What’s next for Sphider?

Work is proceeding with Sphider 1.6!

What will be new in 1.6?

  • The ability to truncate selected tables from the database tab
  • The ability to clear all site data without deleting the site
  • The ability to crawl a site using a sitemap.xml, provided one exists
  • The option to preview pages from the results listing
  • An issue with resuming suspended indexing has finally been resolved
  • Support for an optional Sphider Image Indexer

At this point, the changes have been made in both the vanilla and PDO versions of 1.6 and testing is ongoing.

And what? An optional Sphider Image Indexer?  This is an add-on that will work with Sphider 1.6. You will be able to build a catalog of images from sites where you have previously indexed the pages. Currently, the indexer itself is being tested, with excellent results. Work has begun on an image search function, but that is still in the VERY early stages and nowhere near being a viable tool. While the indexer required some modification of the core Sphider, the search function will not.

What this means is that once testing of the vanilla and PDO versions of 1.6 are complete, it can be released. The Image Indexer add-on still has to have the search function completed, then both the indexer and search function ported to PDO, and finally fully tested. At that time it will be released as version 0.99.

Since the search function of the add-on is in the very early stages of development, input as to how you would like to see it operate would be considered.

Just what IS this Sphider, anyway?

Sphider is a program designed to visit a web site in an ordered fashion to find the information necessary to create an index for a search engine. This, in turn, allows the site to be searched for pages containing certain keywords or phrases. Spidering programs are also called web crawlers or bots. They operate by following the hyperlinks on each page.

The crawlers which build major internet search sites (Google, Yahoo, Bing, etc.) are quite sophisticated and can find not only keywords and phrases, but images and other content as well. The ranking system of these crawlers is equally sophisticated. Not only are keywords, considered, but so is keyword location and density, relevancy, traffic patterns, tld names, page design, and domain registration length. In fact, Google has a list of over 200 page ranking factors.

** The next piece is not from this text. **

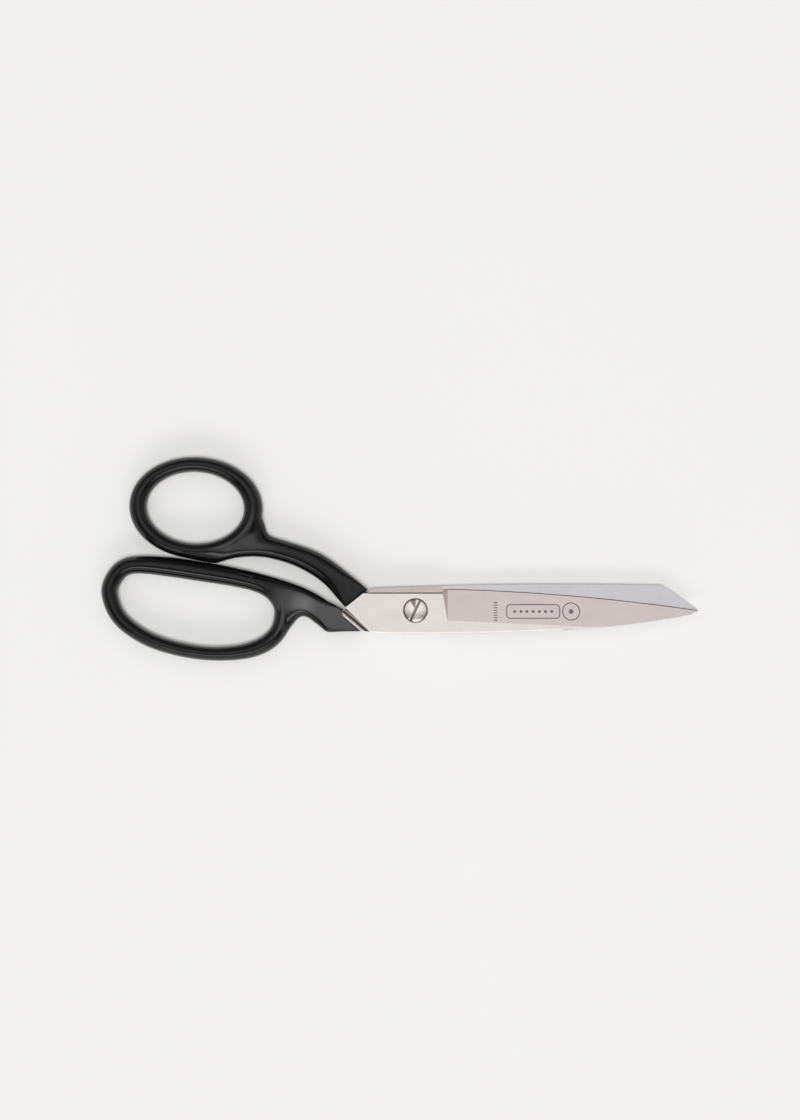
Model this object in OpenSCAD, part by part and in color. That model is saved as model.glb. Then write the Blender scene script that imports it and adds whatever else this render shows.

Sphider is much simpler. Pages are ranked solely on keyword weighting. Keyword weighting is calculated by word position and frquency and the user has a level of control over the weighting process. Images are not indexed and relevancy is not a factor (although better word position and greater frequency DO indicate higher relevance). While Sphider can index practically any website, the main purpose of the application is for the user to index his or her won website so that an internal search can be made available to site visitors.

There are a number of Sphider flavors. The original Sphider (version 1.3.6) can be found at http://www.sphider.eu. It is free, but has the disadvantages of being insecure and badly outdated. It is no longer maintained and will start throwing errors on any system running PHP 6.6 or greater. It will not function at all on PHP 7.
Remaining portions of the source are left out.